The applicant relied on a Certificate in “Food Processing (Retail Baking)” he had obtained while studying in Australia at the City College of Professional Development. This is not a matter our firm handled.

That education provider was not registered under the Education Services for Overseas Students Act 2000 at the time.

The delegate and the Tribunal both found that the applicant failed to meet cl.880.230(2) of Schedule 2 to the Migration Regulations 1994 (the Regulations), which is a ‘time of decision’ criterion requiring, amongst other things, that the qualification on which the applicant seeks to rely was obtained as a result of full time study in a registered course.

This requirement was introduced by Select Legislative Instrument 2006 no.159, which was registered on 26 June 2006.

The transitional provisions indicate in r.4(3) that the relevant amendment applies in relation to an application for a visa “made but not finally determined” before 1 July 2006. The applicant applied for the visa in October 2005.

The applicant argued that s.12(2) of the Legislative Instruments Act 2003 prevented the amendment being given effect by decision makers, notwithstanding the expressed intention of the amending regulation to apply the changed criteria to outstanding visa and review applications.

Held: Application was dismissed.

1. The transitional provision of the amending regulation reveals a clear intention that the change to the ‘time of decision’ criterion applies to all future decision making by the Minister or his delegate, as well as the Tribunal, when addressing any undecided visa application

2. Section 12(2) only applies if the instrument “would take effect before the date it is registered”. The amending regulation did not purport to take effect before the date of its registration.
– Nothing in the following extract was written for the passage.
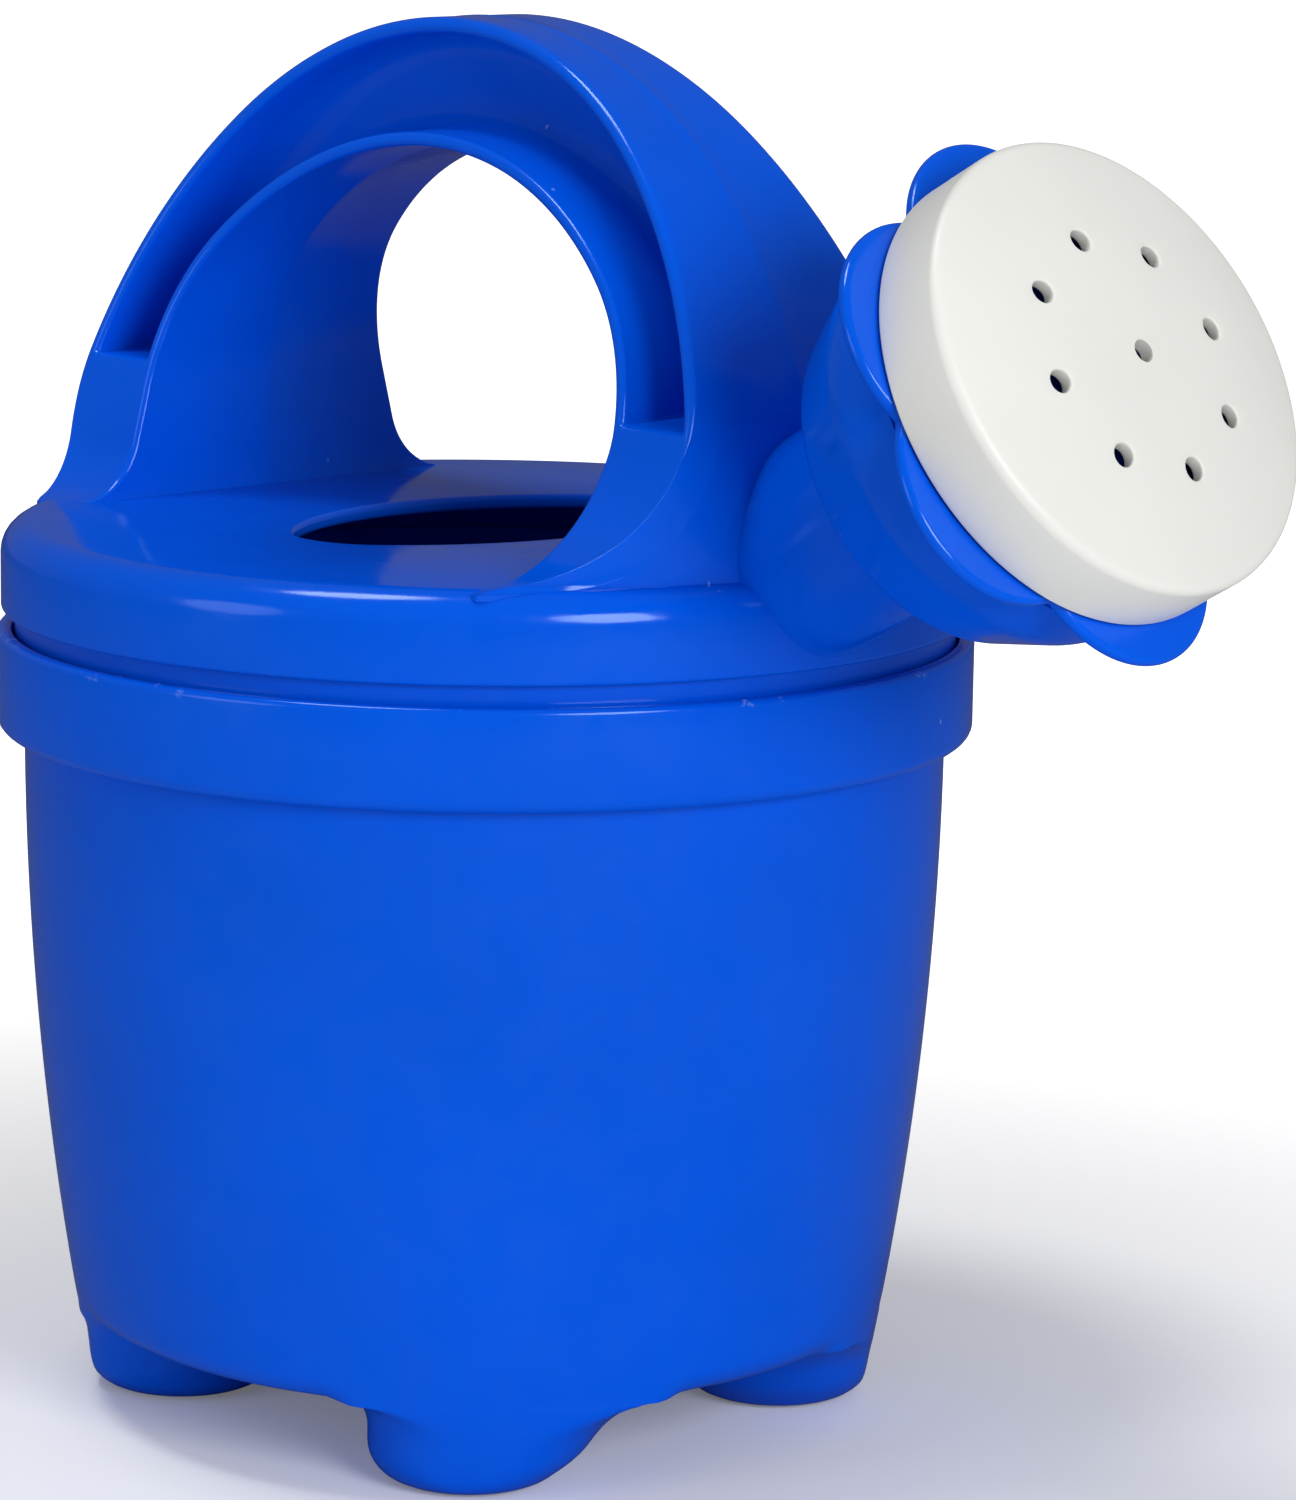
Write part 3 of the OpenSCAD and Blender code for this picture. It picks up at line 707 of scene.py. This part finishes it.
def face_patches(s):
    """Rose face of equal sectors, each built round its hole. Rows run from the sector's border over the
    domed front to the hole, down the hole and back under the plate. Where the border is the rim, rows
    go on round the edge, down the skirt and up inside. Where it is the middle hole they go down it."""
    rise = s.face_dome - math.sqrt(s.face_dome**2 - s.face_radius**2)
    wall = s.face_wall
    soft, inside = 0.0014, s.face_radius - s.face_wall

    def front(r):
        """Height of the domed front at distance r from the axis."""
        return s.face_at + rise - s.face_dome + np.sqrt(s.face_dome**2 - r**2)

    edge = s.face_radius - soft
    psi, reach, kind = sector_rays(s.holes, s.hole_ring, s.hole_radius, edge, 10)
    psi2, reach2, _ = sector_rays(s.holes, s.hole_ring, s.hole_radius, inside - 0.0006, 10)
    lip = 0.0003
    a = np.linspace(0, np.pi / 2, 5)
    out = np.linspace(1, 0, 9)[:-1, None]

    def plate(turns, far, over):
        """Rows from the border to the hole's wall on the front (over 0) or on the underside (over wall)."""
        rho = s.hole_radius + lip + (far - s.hole_radius - lip) * out
        rho = np.concatenate([rho, (s.hole_radius + lip - lip * np.sin(a))[:, None] + 0 * far])
        x, y = s.hole_ring + rho * np.cos(turns), rho * np.sin(turns)
        r = np.minimum(np.hypot(x, y), s.face_radius)
        drop = np.concatenate([np.zeros(8), lip * (1 - np.cos(a))])[:, None]
        z = front(r) - over + (drop if over else -drop)
        return np.stack([x, y, z], -1)

    above = plate(psi, reach, 0.0)
    below = plate(psi2, reach2, wall)
    hole_wall = np.stack([above[-1], below[-1]])
    rim = kind == 1
    start, stop = above[0][rim], below[0][rim]
    bottom = s.face_at - s.face_skirt
    run = 0.004
    side = rounded([(edge - run, float(front(edge - run))), (s.face_radius, s.face_at),
                    (s.face_radius, bottom), (inside, bottom), (inside, float(front(inside)) - wall),
                    (inside - run, float(front(inside - run)) - wall)],
                   [0, soft, 0.0004, 0.0003, 0.0006, 0], 7)[8:-8]
    a0, a1 = np.arctan2(start[:, 1], start[:, 0]), np.arctan2(stop[:, 1], stop[:, 0])
    turn = np.linspace(0, 1, len(side))[:, None]
    angle = a0 + (a1 - a0) * turn
    skirt = np.stack([side[:, 0][:, None] * np.cos(angle), side[:, 0][:, None] * np.sin(angle),
            side[:, 1][:, None] + 0 * angle], -1)
    skirt = np.concatenate([start[None], skirt, stop[None]])
    centre = np.nonzero(kind == 2)[0]
    mid = np.concatenate([centre[[0]] - 1, centre, centre[[-1]] + 1])
    middle = np.stack([above[0][mid], below[0][mid]])
    patches = []
    for i in range(s.holes):
        turn = math.pi + s.hole_turn + i * 2 * math.pi / s.holes
        closed_round = ((above, True), (below, True), (hole_wall, True), (skirt, False), (middle, False))
        for points, closed in closed_round:
            p, q = grid(points, round_columns=closed)
            patches.append((on_spout(spin_z(p, turn), s), q))
    return patches


# ---------------------------------------------------------------- operators


class WATERCAN_OT_tub(bpy.types.Operator):
    """Builds the tub with its band and its four hollow feet"""

    bl_idname = "watercan.tub"
    bl_label = "Tub"

    def execute(self, context):
        scene = context.scene
        remove("tub_moulding")
        look = gloss_polypropylene("Polypropylene, gloss moulded, tub", scene.can_finishes.blue,
            scene.can_finishes.blue_gloss, scene.can_tub.rim_height)
        piece("tub_moulding", tub_patches(scene.can_tub), "tub", "bucket", look)
        return {"FINISHED"}


class WATERCAN_OT_lid(bpy.types.Operator):
    """Builds the lid in one with its arch handle and its spout neck"""

    bl_idname = "watercan.lid"
    bl_label = "Lid, handle and neck"

    def execute(self, context):
        scene = context.scene
        remove("lid_moulding")
        look = gloss_polypropylene("Polypropylene, gloss moulded, lid", scene.can_finishes.blue,
            scene.can_finishes.blue_gloss)
        patches = [lid_shell_patch(scene.can_lid), *handle_patches(scene.can_handle, scene.can_lid),
            neck_patch(scene.can_spout)]
        piece("lid_moulding", patches, "lid", "lid", look)
        return {"FINISHED"}


class WATERCAN_OT_rose_cup(bpy.types.Operator):
    """Builds the rose cup with its petal flange"""

    bl_idname = "watercan.rose_cup"
    bl_label = "Rose cup"

    def execute(self, context):
        scene = context.scene
        remove("rose_cup_moulding")
        look = gloss_polypropylene("Polypropylene, gloss moulded, rose cup", scene.can_finishes.blue,
            scene.can_finishes.blue_gloss)
        piece("rose_cup_moulding", [cup_patch(scene.can_spout)], "rose_cup", "rose_cup", look)
        return {"FINISHED"}


class WATERCAN_OT_rose_face(bpy.types.Operator):
    """Builds the white rose face with its nine holes"""

    bl_idname = "watercan.rose_face"
    bl_label = "Rose face"

    def execute(self, context):
        scene = context.scene
        remove("rose_face_moulding")
        look = satin_polypropylene("Polypropylene, satin moulded, white", scene.can_finishes.white,
            scene.can_finishes.white_gloss)
        piece("rose_face_moulding", face_patches(scene.can_spout), "rose_face", "rose_face",
            look)
        return {"FINISHED"}


class WATERCAN_OT_stage(bpy.types.Operator):
    """Sets up the pale floor, the soft lights and the camera"""

    bl_idname = "watercan.stage"
    bl_label = "Stage"

    def execute(self, context):
        scene = context.scene
        s = scene.can_stage
        for name in ("studio_floor", "key_light", "top_light", "fill_light", "camera"):
            remove(name)
        # floor: a sheet of paper that runs flat under the can
        mesh = bpy.data.meshes.new("studio_floor")
        x, y = np.meshgrid(np.linspace(-40, 40, 3), np.linspace(-40, 40, 3), indexing="ij")
        p, q = grid(np.stack([x, y, 0 * x - 0.0002], -1))
        mesh.from_pydata(p, [], q[:, ::-1].tolist())
        floor = bpy.data.objects.new("studio_floor", mesh)
        scene.collection.objects.link(floor)
        made, tree = new_material("Matt paper, studio sweep")
        # the far part of the paper has a glow that only the camera sees, from 0.06 m to 0.42 m out
        place = add_node(tree, "ShaderNodeTexCoord").outputs["Object"]
        far = add_node(tree, "ShaderNodeVectorMath", {0: place}, operation="LENGTH").outputs["Value"]
        wash = add_node(tree, "ShaderNodeMapRange",
            {"Value": far, "From Min": 0.06, "From Max": 0.42, "To Min": 0.12, "To Max": s.backdrop},
            interpolation_type="SMOOTHSTEP")
        ray = add_node(tree, "ShaderNodeLightPath").outputs
        glow = add_node(tree, "ShaderNodeMath", {0: wash.outputs["Result"], 1: ray["Is Camera Ray"]},
            operation="MULTIPLY")
        # painted dark reflection: for glossy rays the paper's colour is painted dark grey, so the can's gloss
        # shows a dark floor
        paper = add_node(tree, "ShaderNodeMix",
            {0: ray["Is Glossy Ray"], 6: linear(scene.can_finishes.floor), 7: (0.12, 0.12, 0.12, 1)},
            data_type="RGBA")
        shader = add_node(tree, "ShaderNodeBsdfPrincipled",
            {"Base Color": paper.outputs[2], "Roughness": 0.9, "Emission Color": (1, 1, 1, 1),
                "Emission Strength": glow.outputs[0]})
        add_node(tree, "ShaderNodeOutputMaterial", {"Surface": shader.outputs["BSDF"]})
        mesh.materials.append(made)
        world = bpy.data.worlds.new("White surroundings")
        scene.world = world
        world.use_nodes = True
        world.node_tree.nodes.clear()
        ray = add_node(world.node_tree, "ShaderNodeLightPath").outputs
        unseen = add_node(world.node_tree, "ShaderNodeMapRange",
            {"Value": ray["Is Glossy Ray"], "To Min": s.sky, "To Max": s.shine})
        strength = add_node(world.node_tree, "ShaderNodeMapRange",
            {"Value": ray["Is Camera Ray"], "To Min": unseen.outputs["Result"], "To Max": s.backdrop})
        sky = add_node(world.node_tree, "ShaderNodeBackground",
            {"Color": (1, 1, 1, 1), "Strength": strength.outputs["Result"]})
        add_node(world.node_tree, "ShaderNodeOutputWorld", {"Surface": sky.outputs["Background"]})
        target = Vector((0.02, 0, 0.09))
        for name, place, size, power in (
            ("key_light", (1.05, -0.28, 0.45), 0.5, 1.05 * s.key),
            ("top_light", (-0.15, -0.20, 0.95), 0.30, 0.42 * s.key),
            ("fill_light", (-0.25, -1.05, 0.30), 0.5, 0.20 * s.key),
        ):
            light = bpy.data.lights.new(name, "AREA")
            light.shape, light.size, light.energy = "DISK", size, power
            lamp = bpy.data.objects.new(name, light)
            lamp.location = place
            lamp.rotation_euler = (target - Vector(place)).to_track_quat("-Z", "Y").to_euler()
            scene.collection.objects.link(lamp)
        eye = Vector(s.camera)
        heading = math.atan2(-eye.y, -eye.x) - s.turn
        look = Vector((math.cos(heading) * math.cos(s.pitch), math.sin(heading) * math.cos(s.pitch),
                -math.sin(s.pitch)))
        data = bpy.data.cameras.new("camera")
        data.lens, data.sensor_width = s.lens, 36.0
        data.clip_start, data.clip_end = 0.01, 200.0
        camera = bpy.data.objects.new("camera", data)
        camera.location = eye
        camera.rotation_mode = "QUATERNION"
        camera.rotation_quaternion = look.to_track_quat("-Z", "Y") @ Quaternion((0, 0, 1), s.roll)
        scene.collection.objects.link(camera)
        scene.camera = camera
        scene.view_settings.view_transform = "Standard"
        return {"FINISHED"}


class WATERCAN_PT_panel(bpy.types.Panel):
    """Lists the can's pieces, sizes and finishes"""

    bl_idname = "WATERCAN_PT_panel"
    bl_label = "Watering can"
    bl_space_type = "VIEW_3D"
    bl_region_type = "UI"
    bl_category = "Watering can"

    def draw(self, context):
        for title, group, actions in PANEL_ROWS:
            box = self.layout.box()
            box.label(text=title)
            settings = getattr(context.scene, group)
            for key in settings.bl_rna.properties.keys():
                if key not in {"rna_type", "name"}:
                    box.prop(settings, key)
            for action in actions:
                box.operator(action.bl_idname)


PANEL_ROWS = (
    ("Tub", "can_tub", (WATERCAN_OT_tub,)),
    ("Lid", "can_lid", (WATERCAN_OT_lid,)),
    ("Handle", "can_handle", ()),
    ("Spout and rose", "can_spout", (WATERCAN_OT_rose_cup, WATERCAN_OT_rose_face)),
    ("Finishes", "can_finishes", ()),
    ("Stage", "can_stage", (WATERCAN_OT_stage,)),
)
GROUPS = {"can_tub": TubSizes, "can_lid": LidSizes, "can_handle": HandleSizes, "can_spout": SpoutSizes,
    "can_finishes": Finishes, "can_stage": StageSettings}
CLASSES = (*GROUPS.values(), WATERCAN_OT_tub, WATERCAN_OT_lid, WATERCAN_OT_rose_cup, WATERCAN_OT_rose_face,
    WATERCAN_OT_stage, WATERCAN_PT_panel)


def register():
    """Registers the classes and hangs the settings on the scene."""
    for cls in CLASSES:
        bpy.utils.register_class(cls)
    for name, group in GROUPS.items():
        setattr(bpy.types.Scene, name, PointerProperty(type=group))


def unregister():
    """Takes the settings and the classes away again."""
    for name in GROUPS:
        delattr(bpy.types.Scene, name)
    for cls in reversed(CLASSES):
        bpy.utils.unregister_class(cls)


def main():
    """Builds every piece and the stage."""
    register()
    bpy.ops.watercan.tub()
    bpy.ops.watercan.lid()
    bpy.ops.watercan.rose_cup()
    bpy.ops.watercan.rose_face()
    bpy.ops.watercan.stage()


if __name__ == "__main__":
    main()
It did not remove or alter any rights as they stood at a past date. It is clear that it was only intended to operate in relation to future decisions on visas which had not been granted, and without any alteration to the past legal position of any visa applicant. The argument seeking to render ineffective the amendment which inserted cl.880.230(2) must fail

3. In the absence of any ambiguity in the transitional provision, there was no scope to consider the principles of statutory construction, which presume against interference with accrued rights

4. Obiter dictum: After application and before a decision is made, a visa applicant has no more than a right to compel the Minister to make a decision on whether he or she is satisfied as to the prescribed criteria which are relevantly in force at the time of the decision. The Migration Act 1958 intends the regulations themselves to indicate the criteria which must be satisfied at the time of decision of any undecided or future visa application. It was open to the Minister to make an amending regulation which made clear that an amended time of decision criterion is applicable to decisions on outstanding visa applications. The applicant never acquired a right to compel the Minister to apply the previous criteria. He therefore would have no accrued rights as at the date of amendment which were affected so as to disadvantage him.